アメリカドルが80年も基軸通貨の座を守ってきましたが、そろそろ終わりが見えてきました。ブレトンウッズ体制以降の絶対的なドル支配が揺らいでいるのは、単に中国やBRICSのせいだけじゃないんです。本当のゲームチェンジャーは、ビットコインのような暗号資産の登場なんですよ。
ドルはなぜこんなに長く持ちこたえたのか
1944年から今まで、ドルが基軸通貨として君臨できたのはアメリカの法治主義と開放的な金融市場のおかげです。世界の金の70%を保有していたアメリカは、金1オンス35ドルで固定して信頼を築きました。1971年のニクソンショックで金本位制が終わってもドルは生き残りました。
理由は簡単です。石油を買うにはドルが必要だったから。サウジとのペトロダラー協定で、世界中がドルを使わざるを得ない構造を作ったんです。今でも国際貿易の88〜90%がドルで決済されています。
でもね、ここ数年で何かが変わり始めています。アメリカの無制限な通貨発行と財政赤字がドルの信頼性を蝕んでいるんです。インフレ圧力が高まって、各国が代替案を探し始めました。
ビットコインが注目される本当の理由
コインベースのCEOが興味深いことを言いました。「ビットコインが政府の統制を避けられるグローバル基軸通貨になる可能性がある」と。実際、インフレや制裁で苦しむ国々でビットコインを価値保存手段として使うケースが増えています。
ビットコインの強みは明確です:
- 中央統制のない分散型システム
- 発行量が2100万枚に固定(インフレ不可能)
- 24時間365日、国境なき送金
- 政府や銀行の干渉なしの自由な取引
特にアメリカがドルを武器化したことで、皮肉にもビットコイン需要が増えました。ロシアやイランのような制裁対象国がビットコインで取引を試みるのは公然の秘密です。
まだ越えなければならない山
でも、ビットコインがすぐにドルを代替できるでしょうか。正直、まだ無理です。
価格変動が激しすぎます。昨日6万ドルだったのが今日5万ドルになる資産を基軸通貨には使えません。取引処理速度も問題です。ビットコインネットワークは秒間7件程度しか処理できませんが、VISAカードは秒間6万5千件を処理します。

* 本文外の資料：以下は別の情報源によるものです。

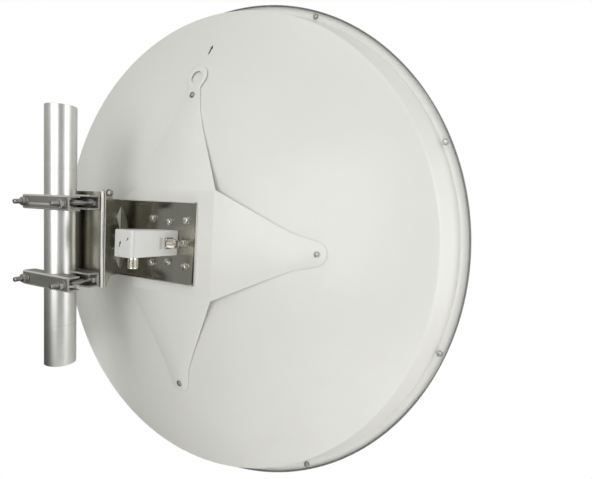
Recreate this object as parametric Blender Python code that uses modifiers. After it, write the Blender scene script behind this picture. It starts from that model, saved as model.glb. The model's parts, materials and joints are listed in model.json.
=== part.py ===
"""Parabolic dish antenna seen on its pole mount: spun reflector, front cover, folded star
stiffener, stainless mount plate, feed block, tilting arm and a four-jaw pole clamp.

Metres, +Z up. The origin lies on the flat lower end of the mast tube, on its wall. The dish
looks along +Y and is tipped down by the small angle at which it is clamped.
"""
from math import acos, asin, atan2, cos, hypot, pi, radians, sin, tan

import bmesh
import bpy
from mathutils import Matrix, Vector

MM = 0.001
GAP = 0.0003                      # seat gap between two touching pieces

# Mast tube
MAST_RADIUS = 24.15 * MM
MAST_WALL = 3.2 * MM
MAST_LENGTH = 430 * MM
CLAMP_HEIGHT = 208 * MM           # middle of the clamp above the mast's lower end

# Where the dish hangs
DISH_OFFSET = 150 * MM            # dish axis beside the mast axis
RIM_AHEAD = 260 * MM              # rim plane's middle in front of the mast axis
PIVOT_AHEAD = 40 * MM             # tilt pivot in front of the mast axis
PIVOT_UP = 84 * MM                # tilt pivot above the middle of the clamp
DISH_DROP = radians(1.65)         # the dish looks slightly down as it is clamped
# The same pivot, measured in the dish's own tipped frame
PIVOT_BEHIND_RIM = (RIM_AHEAD - PIVOT_AHEAD) * cos(DISH_DROP) + PIVOT_UP * sin(DISH_DROP)
PIVOT_ABOVE_AXIS = PIVOT_UP * cos(DISH_DROP) - (RIM_AHEAD - PIVOT_AHEAD) * sin(DISH_DROP)

# Reflector, turned about the dish axis; depths are measured back from the rim plane
SHELL = 1.5 * MM
APERTURE_RADIUS = 450 * MM
FLANGE_RADIUS = 463.5 * MM
RIDGE_RADIUS = 430 * MM
SKIRT_DEPTH = 61.5 * MM
BOWL_DEPTH = 93.5 * MM            # from the ridge to the vertex
TURN_STEPS = 72

# Front cover and edge band
COVER_SHELL = 3 * MM
COVER_RISE = 52 * MM
COVER_DOME_RADIUS = 446 * MM
BAND_RADIUS = 466 * MM
BAND_REAR = 3.5 * MM
BAND_FRONT = 4.5 * MM
RIM_SCREWS = 8                    # four on each half of the rim
RIM_SCREW_CIRCLE = 456.5 * MM
RIM_SCREW_FIRST = radians(-62.5)
RIM_SCREW_STEP = radians(43.3)
RIM_SCREW_RADIUS = 2.5 * MM
RIM_NUT_FLATS = 8 * MM
RIM_NUT_HEIGHT = 4 * MM

# Star stiffener: flat square on the axis, four folded arms screwed to the bowl
STAR_SHEET = 1.5 * MM
STAR_HALF = 87 * MM
STAR_BACK = 160.5 * MM            # rear face of the flat square
STAR_KNEE = 200 * MM              # second fold of each arm
STAR_SCREW = 261 * MM
STAR_NARROW = (228 * MM, 27 * MM)
STAR_TIP = (256 * MM, 20 * MM)    # centre and radius of a rounded arm end
STAR_EYE = (295 * MM, 23 * MM)    # round eye beyond the upper arm's screw
STAR_EYE_TURN = radians(103)      # half the turn of its round end
STAR_EYE_BORE = 11.5 * MM
STAR_NECK = (273.5 * MM, 13.5 * MM)
STAR_KNEE_LIFT = 1.5 * MM         # air under the second fold
STAR_TIP_LIFT = 1.0 * MM          # air under the screw
STAR_WASHER_RADIUS = 5 * MM

# Stainless mount plate on the star
PLATE_SHEET = 3 * MM
PLATE_LEFT = -123 * MM
PLATE_RIGHT = 58 * MM
PLATE_HALF_HEIGHT = 69.5 * MM
PLATE_FRONT = STAR_BACK + GAP
PLATE_BACK = PLATE_FRONT + PLATE_SHEET
LIP_DEPTH = 6 * MM
LIP_INSET = 5 * MM
EAR_BACK = 200 * MM               # rear edge of the plate's bent left end
EAR_CUT_HALF = 60 * MM            # half length of the arched window along the bend
EAR_CUT_DEPTH = 17 * MM
BOLT_SQUARE = 38.5 * MM
BOLT_CROSS = 34 * MM
PLATE_WASHER_RADIUS = 6.2 * MM
PLATE_WASHER_SHEET = 1.6 * MM
PLATE_BOLT_FLATS = 10 * MM
PLATE_BOLT_TOP = 6 * MM           # its head above the plate

# Feed block and its two coaxial sockets
FEED_LEFT = -15 * MM
FEED_RIGHT = 21 * MM
FEED_HALF_HEIGHT = 21 * MM
FEED_LENGTH = 98 * MM
FEED_EDGE = 1.2 * MM
SOCKET_FLANGE = 19 * MM           # side socket's square foot
SOCKET_FOOT = 11 * MM             # lower socket's, hidden inside its barrel
SOCKET_RADIUS = 7.9 * MM
SOCKET_LENGTH = 18 * MM
SOCKET_SHEET = 2.5 * MM
SOCKET_MOUTH_RADIUS = 6.3 * MM
SOCKET_MOUTH_DEPTH = 9 * MM
SOCKET_PIN_RADIUS = 1.5 * MM
SOCKET_PIN_LENGTH = 7 * MM
SIDE_SOCKET_BACK = 187.5 * MM
LOWER_SOCKET_BACK = 243 * MM
LOWER_SOCKET_SIDE = 4.6 * MM

# Tilting arm, a flat plate beside the bracket's ear
ARM_SHEET = 3 * MM
ARM_FACE = -81.7 * MM             # its right face
ARM_REAR = 225 * MM
ARM_MIDDLE = -5 * MM
ARM_HALF_HEIGHT = 77 * MM
ARM_NOSE_HALF = 23 * MM
ARM_NOSE_REAR = 199 * MM
FOOT_LENGTH = 26 * MM
FOOT_HALF_HEIGHT = 19 * MM
FOOT_BOLT_SIDE = 17 * MM          # foot bolts beside the arm's face
FOOT_BOLT_UP = 9 * MM
LUG_RADIUS = 6.5 * MM
PIVOT_BOLT_RADIUS = 3 * MM
PIVOT_BOLT_FLATS = 10 * MM

# Pole bracket: web behind the jaws, ear beside the arm
SHEET = 3 * MM
WEB_AHEAD = 29.3 * MM             # rear face of the web in front of the mast axis
WEB_LEFT = -60.2 * MM
WEB_TOP = 85.5 * MM
WEB_BOTTOM = -75.5 * MM
EAR_FACE = 65 * MM                # right face of the ear, beside the mast axis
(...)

マイニングの寡占リスクもあります。特定国のマイニングプールがネットワークを支配すれば、分散化の精神が崩れます。
人民元とBRICSはどうなのか
中国の人民元が国際決済で10%を超えたらドルに打撃があるでしょう。BRICS諸国も共同通貨を推進してドル依存度を下げようとしています。
でもこれも簡単じゃありません。BRICS加盟国間の経済格差が大きく、利害関係が異なるので単一通貨を作るには時間がかかります。
結局は多極化時代へ
2030年頃から本格的な通貨覇権競争が始まるでしょう。2050年頃にはドル単独体制ではなく、ドル・人民元・デジタル資産の三角体制になる可能性が高いです。
ビットコインは完全な代替というより補完的な役割を果たすでしょう。国家間の対立が深まるほど、インフレが激しくなるほど、ビットコインのような無国籍資産の価値は上がるしかありません。
ドル覇権は永遠じゃありません。歴史を見れば、スペイン銀貨、オランダギルダー、英国ポンド、すべて一時は基軸通貨でしたが結局席を譲りました。
今、私たちは通貨体制の大転換期を生きています。皆さんもこの変化に備えていますか?